Sentenza 20 novembre 1986, n.84-43243

L’article L. 122-45 du Code du travail, en ce qu’il dispose qu’aucun
salarié ne peut être sanctionné ou licencié en raison de ses
convictions religieuses, n’est pas applicable lorsque le salarié, qui
a été engagé pour accomplir une tâche impliquant qu’il soit en
communion de pensée et de foi avec son employeur, méconnaît les
obligations résultant de cet engagement. L’indépendance des
professeurs dans l’exercice de leurs fonctions n’est pas incompatible
avec l’existence d’un lien de subordination à l’égard de la
direction de l’établissement au sein duquel ils enseignent.

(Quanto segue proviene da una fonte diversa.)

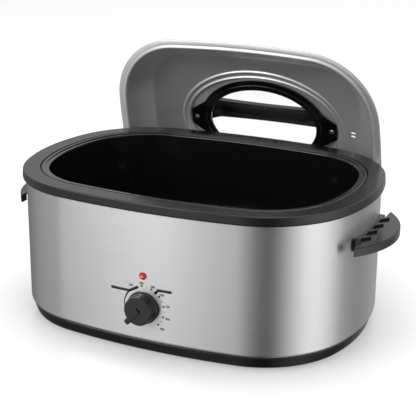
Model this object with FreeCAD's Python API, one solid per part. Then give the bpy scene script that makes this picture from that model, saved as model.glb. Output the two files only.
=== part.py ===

Sentenza 19 maggio 1978, n.76-41211

E’ legittimo, stante la particolare caratterizzazione del rapporto di
lavoro in istituti privati confessionali, il licenziamento di
un’insegnante di una scuola cattolica, che aveva contratto nuove nozze
in seguito a divorzio.

Sentenza 19 maggio 1995, n.5547

La costituzione di un sepolcro familiare, ove non risulti una diversa
volontà del fondatore, conferisce il diritto alla sepoltura al
fondatore e a tutti i suoi discendenti; pertanto, anche i discendenti
di sesso femminile, benchè coniugati e con diverso cognome,
acquistano – iure proprio – il diritto alla sepoltura in quanto
facenti parte della medesima famiglia.